High volume steel tanks are generally used by industry for storing a variety liquids including water. The advantages of steel tanks is their strength, durability and potential huge capacities. The tanks can either be formed into a completed unit for shipping or designed to be assembled on site. These tanks are made of various types steel and can have many types of coatings. They become most cost effective in sizes exceeding 100,000 gallon. Steel tanks typically require large equipment and trained installers and cost of installation can be high.

Fiberglass tanks have many advantages. One is their strength-to-weight ratio allowing them to be placed practically anywhere. Another is their ability to be buried with out fear of failure over time due to rust or rotting. Although fiberglass is versatile and durable, it is also relatively expensive, ranging around $1.50/per gallon plus installation costs.

Concrete tanks can be pre-made, or made on site and can last 30 to 50 years or more. Concrete tanks are strong and can be above ground or buried. Some like the look of concrete, considering them to have an old look and can lend themselves to landscaping. However, due to their weight they typically need large machinery to set them and or qualified help to build them on site. Cost can be high. A 10,500 tank built on site starts at about $9,000.00.

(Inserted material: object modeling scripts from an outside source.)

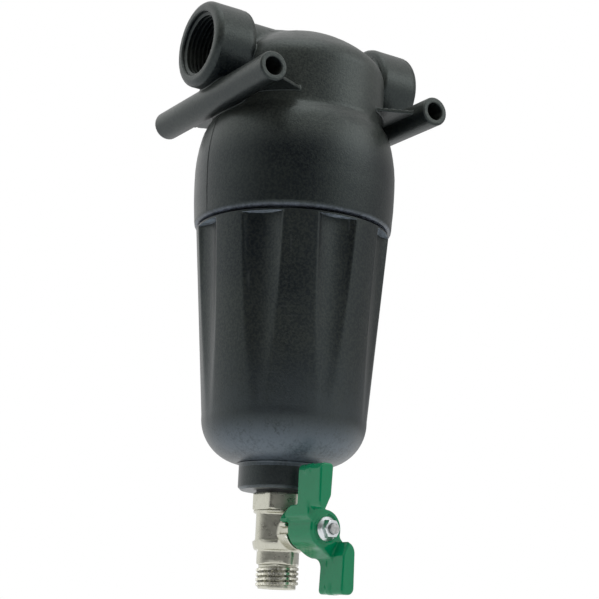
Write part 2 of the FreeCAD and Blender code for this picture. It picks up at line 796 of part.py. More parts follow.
def ball():
    """The drilled ball, with the slot across its front that the stem turns it by."""
    sphere = Part.makeSphere(ball_radius, Vector(0, 0, ball_height))
    bore = cylinder(ball_bore_radius, ball_height - ball_radius - 1, ball_height + ball_radius + 1)
    slot = Part.makeBox(2 * ball_radius, ball_slot_depth + 1, ball_slot_width,
                        Vector(-ball_radius, -ball_radius - 1, ball_height - ball_slot_width / 2))
    return clocked_with_valve(sphere.cut([bore, slot]))


def valve_stem():
    """The stem: a tang in the ball's slot, a collar, a round shaft, a flatted end and a threaded stud."""
    tang_start = ball_radius - ball_slot_depth + stem_tang_play
    tang_thickness = ball_slot_width - 2 * stem_tang_play
    collar_end = stem_collar_start + stem_collar_thickness
    web_start = hub_end - hub_web_thickness
    stud_end = hub_end + nut_height + stem_stud_overhang
    tang_half_width = seat_offset - stem_tang_seat_gap
    tang = Part.makeBox(2 * tang_half_width, tang_thickness, stem_collar_start - tang_start,
                        Vector(-tang_half_width, -tang_thickness / 2, tang_start))
    collar = cylinder(stem_collar_radius, stem_collar_start, collar_end)
    shaft = cylinder(stem_radius, collar_end, web_start)
    stud = cylinder(stem_stud_radius, web_start, stud_end)
    stem = tang.fuse([collar, shaft, flatted_bar(0, web_start, hub_end - hub_hole_play), stud])
    return clocked_with_valve(along_stem(stem.removeSplitter()))


def flatted_bar(play, start, end):
    """The stem's drive end, round with two flats, enlarged all round by a play for the handle's hole."""
    width = 2 * (stem_radius + play)
    height = stem_flat_width + 2 * play
    block = Part.makeBox(width, height, end - start, Vector(-width / 2, -height / 2, start))
    return block.common(cylinder(stem_radius + play, start, end))


def thrust_washer():
    """The thin slippery washer between the stem's collar and the body."""
    start = stem_collar_start + stem_collar_thickness + thrust_washer_play
    washer = tube(stem_collar_radius, stem_radius + stem_running_gap, start, start + thrust_washer_thickness)
    return clocked_with_valve(along_stem(washer))


def stem_packing():
    """The soft packing ring round the stem."""
    start = stem_boss_length - gland_thread_length - packing_length
    packing = tube(packing_radius, stem_radius + stem_running_gap, start, start + packing_length)
    return clocked_with_valve(along_stem(packing))


def gland_nut():
    """The hollow screw that squeezes the packing, with a hexagonal head."""
    start = stem_boss_length - gland_thread_length
    corner = gland_hex_across_flats / 2 / math.cos(math.radians(30)) * hex_corner_share
    thread = cylinder(gland_thread_radius, start, stem_boss_length)
    head = hexagon(gland_hex_across_flats, corner, stem_boss_length, stem_boss_length + gland_hex_height)
    hole = cylinder(stem_radius + stem_running_gap, start - 1, stem_boss_length + gland_hex_height + 1)
    return clocked_with_valve(along_stem(thread.fuse(head).cut(hole).removeSplitter()))


def upright_prism(corners, bottom, top, roundings):
    """A prism on a flat outline of (x, y) corners, with some of its upright edges rounded.

    The roundings are (corner, radius) pairs.
    """
    closed = [Vector(x, y, bottom) for x, y in corners + corners[:1]]
    prism = Part.Face(Part.makePolygon(closed)).extrude(UP * (top - bottom))
    for (x, y), radius in roundings:
        middle = Vector(x, y, (bottom + top) / 2)
        edges = [edge for edge in prism.Edges if edge.CenterOfMass.distanceToPoint(middle) < 0.001]
        prism = prism.makeFillet(radius, edges)
    return prism


def wing(root_height, root_round, root_inset):
    """A wing of the handle, the upper one, offset to the left; its root reaches back beside the hub.

    The back plate runs from the root to the tip, and its root leaves the hub an inset past the middle.
    The front block stands forward of the hub's face.
    """
    outer = -wing_outer_offset
    inner = -wing_inner_offset
    waist = inner - wing_waist_narrowing
    tips = [((outer, wing_reach), wing_tip_outer_round), ((inner, wing_reach), wing_tip_inner_round)]
    root_circle = hub_radius - wing_waist_narrowing
    plate_corners = [
        (0, 0),
        (-root_circle, 0),
        (outer, wing_foot_height),
        (outer, wing_reach),
        (inner, wing_reach),
        (waist, wing_inner_foot_height),
        (root_inset, math.sqrt(root_circle ** 2 - root_inset ** 2))]
    plate = upright_prism(plate_corners, hub_start + wing_root_setback, hub_end, tips)
    behind = Part.makeBox(4 * wing_outer_offset, wing_reach, wing_start,
                          Vector(-2 * wing_outer_offset, root_height, 0))
    corner = [edge for edge in behind.Edges
              if edge.BoundBox.ZMin > wing_start - 0.001 and edge.BoundBox.YMax < root_height + 0.001]
    plate = plate.cut(behind.makeFillet(root_round, corner))

    block_corners = [
        (outer, wing_front_foot),
        (outer, wing_reach),
        (inner, wing_reach),
        (waist, wing_front_foot + wing_front_slant_rise),
        (waist - wing_front_slant_run, wing_front_foot)]
    foot = ((outer, wing_front_foot), wing_front_round)
    block = upright_prism(block_corners, hub_end - wing_root_setback, wing_end, tips + [foot])
    return plate.fuse(block).removeSplitter()


def handle():
    """The butterfly handle: hub, two wings and the stop tab behind the hub."""
    hub = cylinder(hub_radius, hub_start, hub_end)
    front = [edge for edge in hub.Edges if edge.BoundBox.ZMin > hub_end - 0.001]
    hub = hub.makeFillet(hub_edge, front)
    upper = wing(upper_root_height, upper_root_round, upper_root_inset)
    lower = turn_about_axis(wing(lower_root_height, lower_root_round, lower_root_inset), 180)
    tab = stop_sector(stop_tab_inner_radius, stop_tab_radius, stop_tab_start_angle, stop_tab_sweep,
                      hub_start - stop_tab_length, hub_start + hub_edge)
    recess = cylinder(hub_recess_radius, hub_start - stop_tab_length, hub_end - hub_web_thickness)
    hole = flatted_bar(hub_hole_play, hub_end - hub_web_thickness - 1, hub_end + 1)
    body = hub.fuse([upper, lower, tab]).cut([recess, hole]).removeSplitter()
    return clocked_with_valve(along_stem(body))


def handle_nut():
    """The flange nut that holds the handle on the stem."""
    corner = nut_across_flats / 2 / math.cos(math.radians(30)) * hex_corner_share
    flange = cylinder(nut_flange_radius, hub_end, hub_end + nut_flange_thickness)
    nut = hexagon(nut_across_flats, corner, hub_end, hub_end + nut_height)
    hole = cylinder(stem_stud_radius + socket_play, hub_end - 1, hub_end + nut_height + 1)
    return clocked_with_valve(along_stem(flange.fuse(nut).cut(hole).removeSplitter()))


PIECES = {
    "head_casing": head_casing,
    "bowl": bowl,
    "bowl_ring": bowl_ring,
    "cartridge_collar": cartridge_collar,
    "collar_ring": collar_ring,
    "screen_cage": screen_cage,
    "screen_mesh": screen_mesh,
    "screen_end_cap": screen_end_cap,
    "insert_seal": insert_seal,
    "valve_insert": valve_insert,
    "valve_body": valve_body,
    "upper_ball_seat": ball_seat,
    "lower_ball_seat": lower_ball_seat,
    "ball": ball,
    "valve_stem": valve_stem,
    "thrust_washer": thrust_washer,
    "stem_packing": stem_packing,
    "gland_nut": gland_nut,
    "handle": handle,
    "handle_nut": handle_nut,
}


def main():
    """Builds every piece and writes each to its own file."""
    os.makedirs("parts", exist_ok=True)
    for name, make in PIECES.items():
        shape = make()
        shape.exportStep("parts/" + name + ".step")
        box = shape.BoundBox
        print(name, "solids", len(shape.Solids), "valid", shape.isValid(), "volume", round(shape.Volume),
              "z", round(box.ZMin, 1), round(box.ZMax, 1))


main()
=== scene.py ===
"""The inline pressure filter with its finishes, under soft studio light.

The filter hangs by its two bolt tubes. Its moulded head and fluted bowl, the plated drain valve and the
enamelled handle get finely shaped meshes, and the pieces inside keep their solids and get a finish each.
Shapes are worked out in millimetres in the filter's own frame and written in metres.
"""

import json
import logging
import math
from collections.abc import Callable, Sequence
from dataclasses import dataclass
from enum import Enum

import bmesh
import bpy
import numpy as np
import openvdb as vdb
from mathutils import Matrix, Quaternion, Vector


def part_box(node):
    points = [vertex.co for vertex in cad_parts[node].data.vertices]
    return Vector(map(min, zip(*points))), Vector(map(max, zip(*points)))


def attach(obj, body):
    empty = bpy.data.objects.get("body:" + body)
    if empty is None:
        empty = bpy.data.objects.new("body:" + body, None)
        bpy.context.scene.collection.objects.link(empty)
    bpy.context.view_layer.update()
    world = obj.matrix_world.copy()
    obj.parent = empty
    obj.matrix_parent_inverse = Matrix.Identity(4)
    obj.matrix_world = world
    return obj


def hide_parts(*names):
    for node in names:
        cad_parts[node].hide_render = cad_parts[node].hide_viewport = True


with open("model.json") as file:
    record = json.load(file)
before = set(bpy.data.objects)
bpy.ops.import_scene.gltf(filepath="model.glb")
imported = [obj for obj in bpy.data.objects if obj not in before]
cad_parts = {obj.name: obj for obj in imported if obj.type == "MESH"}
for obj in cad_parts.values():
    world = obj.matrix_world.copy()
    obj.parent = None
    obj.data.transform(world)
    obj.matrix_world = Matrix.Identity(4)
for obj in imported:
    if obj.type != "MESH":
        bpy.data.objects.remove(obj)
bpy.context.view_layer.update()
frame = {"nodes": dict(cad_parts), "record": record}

METRES = 0.001
PAST = 3.0  # how far a cutting shape runs past the piece it cuts, in millimetres
LAP = 1.0  # how far two shapes that join run into each other, in millimetres
SEAM_WELD = 1e-7  # how near two vertices of a seam lie, in metres
BOWL_NECK = 18.0  # how far the bowl's neck stands above its flange, in millimetres
VALVE_CLOCK = 5.9  # how far the valve is turned about the upright axis, in degrees
# FRONT also keeps a painted reflection on the bowl's lower corner to the side toward the camera.
FRONT = (-0.45, -0.89)  # the way to the camera in the XY plane, for finishes that only the front has
log = logging.getLogger("filter")

Array = np.ndarray
Field = Callable[[Array, Array, Array], Array]
Span = tuple[float, float]
Colour = tuple[float, float, float]
Place = tuple[float, float, float]
Knob = float | int | bpy.types.Object


class Body(Enum):
    """The bodies that the new pieces ride on."""

    HEAD = "head"
    BOWL = "bowl"
    HANDLE = "drain_handle"


class Slot(Enum):
    """The new pieces' finishes, by the record's names."""

    PLASTIC = "black_polypropylene"
    NICKEL = "nickelled_brass"
    ENAMEL = "green_enamel"
    ZINC = "zinc_steel"


# The frame


def node_heights(node: str) -> Span:
    """A node's lowest and highest point, in millimetres."""
    low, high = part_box(node)
    return low.z / METRES, high.z / METRES


def mount(name: str) -> dict:
    """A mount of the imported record."""
    return next(m for m in frame["record"]["mounts"] if m["name"] == name)


# Distances: each function takes or gives signed distances in millimetres, negative inside


def joined(a: Array, b: Array, fillet: float = 0.0) -> Array:
    """Two shapes as one, with a round fillet where they meet.

    Args:
        a: Distances to the first shape.
        b: Distances to the second shape.
        fillet: Radius of the fillet.

    Returns:
        Distances to the joined shape.
    """
    if fillet == 0:
        return np.minimum(a, b)
    near = np.hypot(np.maximum(fillet - a, 0), np.maximum(fillet - b, 0))
    return np.maximum(fillet, np.minimum(a, b)) - near


def common(a: Array, b: Array, rounding: float = 0.0) -> Array:
    """What two shapes share, with the edge between them rounded."""
    return -joined(-a, -b, rounding)


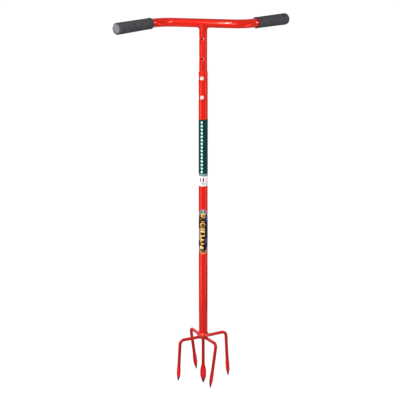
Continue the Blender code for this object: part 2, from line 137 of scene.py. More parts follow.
SHAFT_OUTER = 0.0125
SHAFT_INNER = 0.0113
SHAFT_BOTTOM, SHAFT_TOP = (corner.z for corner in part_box("shaft_tube"))
LOWER_BOLT = 0.830
HOLE_PITCH = 0.052
CROSS_HOLE = 0.0033
HOLE_BAND = 0.0075
PAINTED_EDGE = 0.0004
EDGE_ROWS = 5
DISH_ROWS = 8
BAND_SIDE_ROWS = 6
INSIDE_SHARES = (1.0, 0.3, 0.08, 0.0)
OUTSIDE_SHARES = (0.03, 0.1, 0.25, 0.5, 1.0)
HALF_COLUMNS = 48
half_circle = np.linspace(-math.pi / 2, math.pi / 2, HALF_COLUMNS + 1)


def round_shaft(turn, radius, level):
    """Points round the shaft's axis, by the angle a from the front: (r sin a, -r cos a, z)."""
    return np.stack(np.broadcast_arrays(radius * np.sin(turn), -radius * np.cos(turn), level), -1)


def half_turned(sheet):
    """The same sheet turned half a circle about Z: x and y change sign."""
    return sheet * np.array([-1.0, -1.0, 1.0])


def tube_sheets(radii, heights):
    """Both halves of a turned surface from rows of radius and height.

    A row's height may be one number or one for each column.
    """
    rows = [round_shaft(half_circle, radius, height) for radius, height in zip(radii, heights)]
    return [np.stack(rows), half_turned(np.stack(rows))]


def drilled_band(outer, inner, middle, dish=0.0, dish_depth=0.0):
    """A band of tube wall with a hole through its front and back.

    Rows run from the band's edge on the inside, over the hole's wall and its rounded rim, to the
    band's edge on the outside. A row's point lies between the hole's rim at (h sin b, h cos b) and
    the band's edge in the same direction, both measured on the unrolled wall, which is then rolled
    up again: arc s becomes the angle s / r. A punched hole has a dish round it, whose depth falls
    off as the square of the way left to the dish's edge.
    """
    left, right = half_circle[0], half_circle[-1]
    side = np.ones(BAND_SIDE_ROWS - 1)
    across = np.ones(half_circle.size)
    up = np.linspace(-HOLE_BAND, HOLE_BAND, BAND_SIDE_ROWS + 1)
    edge_turn = np.concatenate([half_circle, side * right, half_circle[::-1], side * left, [left]])
    edge_up = np.concatenate(
        [across * -HOLE_BAND, up[1:-1], across * HOLE_BAND, up[-2:0:-1], [-HOLE_BAND]]
    )
    direction = np.arctan2(edge_up, edge_turn * outer)
    steps = [(share, inner, CROSS_HOLE) for share in INSIDE_SHARES]
    for curl in np.linspace(0.0, math.pi / 2, EDGE_ROWS):
        radius = outer - dish_depth - PAINTED_EDGE + PAINTED_EDGE * math.sin(curl)
        steps.append((0.0, radius, CROSS_HOLE + PAINTED_EDGE * (1 - math.cos(curl))))
    rim = CROSS_HOLE + PAINTED_EDGE
    if dish:
        for way in np.linspace(0.0, 1.0, DISH_ROWS + 1)[1:]:
            steps.append((0.0, outer - dish_depth * (1 - way) ** 2, rim + dish * way))
    steps += [(share, outer, rim + dish) for share in OUTSIDE_SHARES]
    rows = []
    for share, radius, hole in steps:
        turn = np.arcsin(hole * np.cos(direction) / radius) * (1 - share) + edge_turn * share
        level = middle + hole * np.sin(direction) * (1 - share) + edge_up * share
        rows.append(round_shaft(turn, radius, level))
    return [np.stack(rows), half_turned(np.stack(rows))]


def plain_walls(outer, inner, stops, hole_heights):
    """The outer and inner walls between the bands of holes, from the first stop to the last."""
    edges = [z for height in hole_heights for z in (height - HOLE_BAND, height + HOLE_BAND)]
    edges = [stops[0], *edges, *stops[1:]]
    sheets = []
    for low, high in zip(edges[::2], edges[1::2]):
        for radius in (outer, inner):
            sheets += tube_sheets([radius, radius], [low, high])
    return sheets


def rounded_end(outer, inner, end, inward, lip, rows):
    """The rim of a tube's end: a quarter circle of the lip's radius on each of its edges."""
    curl = np.linspace(0.0, math.pi / 2, rows)
    radii = [*(outer - lip + lip * np.cos(curl)), *(inner + lip - lip * np.sin(curl))]
    rise = [*(lip - lip * np.sin(curl)), *(lip - lip * np.cos(curl))]
    return tube_sheets(radii, [end + inward * step for step in rise])


def set_inputs(tree, node, inputs):
    """Give each input its value, or a link where that is another node's socket."""
    for socket, value in inputs.items():
        if isinstance(value, bpy.types.NodeSocket):
            tree.links.new(value, node.inputs[socket])
        else:
            node.inputs[socket].default_value = value


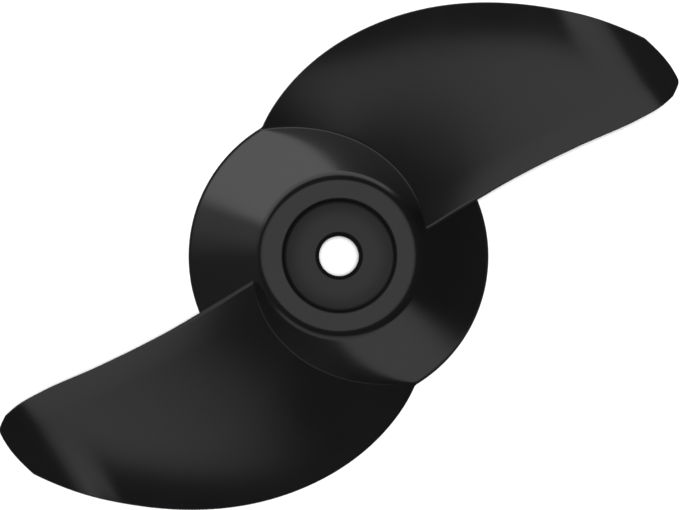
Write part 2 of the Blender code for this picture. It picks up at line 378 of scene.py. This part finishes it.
@dataclass
class Hub:
    """Hollow flared hub with its shoulder, nut recess, bore, boss and drive-pin slot.

    The whole moulding is one line of radius and z carried round the shaft. On the boss
    the line ends lower or higher as it passes the slot.
    """

    material: bpy.types.Material
    rim_radius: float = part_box("hub_cone")[1].x
    height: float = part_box("hub_end")[1].z
    floor_z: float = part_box("recess_floor")[1].z
    web_under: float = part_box("recess_floor")[0].z
    boss_radius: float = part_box("shaft_boss")[1].x
    boss_end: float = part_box("shaft_boss")[0].z
    rim_land: float = 2.6 * MM
    cone_top_z: float = 37.25 * MM
    cone_top_radius: float = 25.25 * MM
    cone_flare: float = 0.6 * MM
    half_angle: float = 30.0
    wall: float = 3.0 * MM
    rim_rounding: float = 2.2 * MM
    rim_edge_rounding: float = 0.3 * MM
    mouth_rounding: float = 0.4 * MM
    web_fillet: float = 1.0 * MM
    boss_draft: float = 0.1 * MM
    boss_plain: float = 2.0 * MM
    boss_rounding: float = 0.5 * MM
    bore_rounding: float = 0.4 * MM
    recess_radius: float = 17.07 * MM
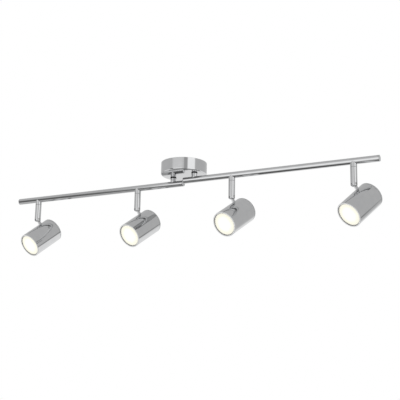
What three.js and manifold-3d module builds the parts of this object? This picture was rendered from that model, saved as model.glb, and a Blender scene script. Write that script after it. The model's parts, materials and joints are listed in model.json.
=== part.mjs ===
// A ceiling spotlight: a round cup on the ceiling carries two straight bars side by side,
// and each bar carries two vertical arms with a cylindrical lamp head on each.
// Millimetres, +Z up. The origin is on the ceiling face, at the centre of the cup.
// Each bar turns about its stem, each arm turns below its bar, and each head tilts on its arm.

import * as THREE from "three";
import { mergeVertices } from "three/addons/utils/BufferGeometryUtils.js";
import Module from "manifold-3d";

const wasm = await Module();
wasm.setup();

// ---------------------------------------------------------------- driving dimensions

const GAP = 0.3; // clearance between pieces that touch, and of a turning fit
const OVERRUN = 1; // how far a cut runs past what it cuts

// ceiling cup
const CUP_RADIUS = 50;
const CUP_HEIGHT = 27;
const CUP_WALL = 1.5;
const CUP_EDGE = 3; // radius of the rounded lower edge

// mounting strap inside the cup
const STRAP_WIDTH = 22;
const STRAP_THICKNESS = 2;
const STRAP_EAR_DEPTH = 12;
const STRAP_TURN = 26; // degrees from the bars to the strap
const SLOT_OFFSET = 27; // from the centre to each ceiling screw slot
const SLOT_LENGTH = 12;
const SLOT_WIDTH = 5;
const SIDE_SCREW_RADIUS = 1.5;
const SIDE_SCREW_LENGTH = 6;
const SIDE_SCREW_DEPTH = 7; // from the ceiling down to the screw's axis
const SOCKET_RADIUS = 0.9; // hexagon socket in the side screw
const SOCKET_DEPTH = 1.5;
const EARTH_SCREW_RADIUS = 2;
const EARTH_HEAD_RADIUS = 3.8;
const EARTH_HEAD_HEIGHT = 2.6;
const EARTH_HEAD_CHAMFER = 1;
const EARTH_SLOT_WIDTH = 1.1;
const EARTH_SLOT_DEPTH = 1;

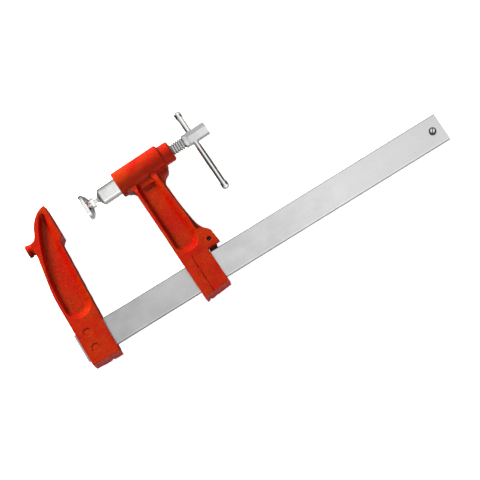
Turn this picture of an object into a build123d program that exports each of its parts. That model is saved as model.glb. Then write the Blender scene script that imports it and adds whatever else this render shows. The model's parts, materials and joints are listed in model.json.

Polyethylene water storage tanks are the most economical tanks for water storage up to around 50,000 gallons. Plastic potable water tanks are light weight, strong durable, easy to work with and easy to install. These tanks are rotationally molded, meaning that they have no seams to leak. They re impact resistant and can literally be rolled into place. They need no special bedding or foundation and are typically set on a bed of sand or pavement. Dark green and black poly tanks are specifically made for storing water only with their dark color inhibiting algae growth. These tanks have UV inhibitors added to the tanks' polyethylene giving them a typical lifetime 15 years or more.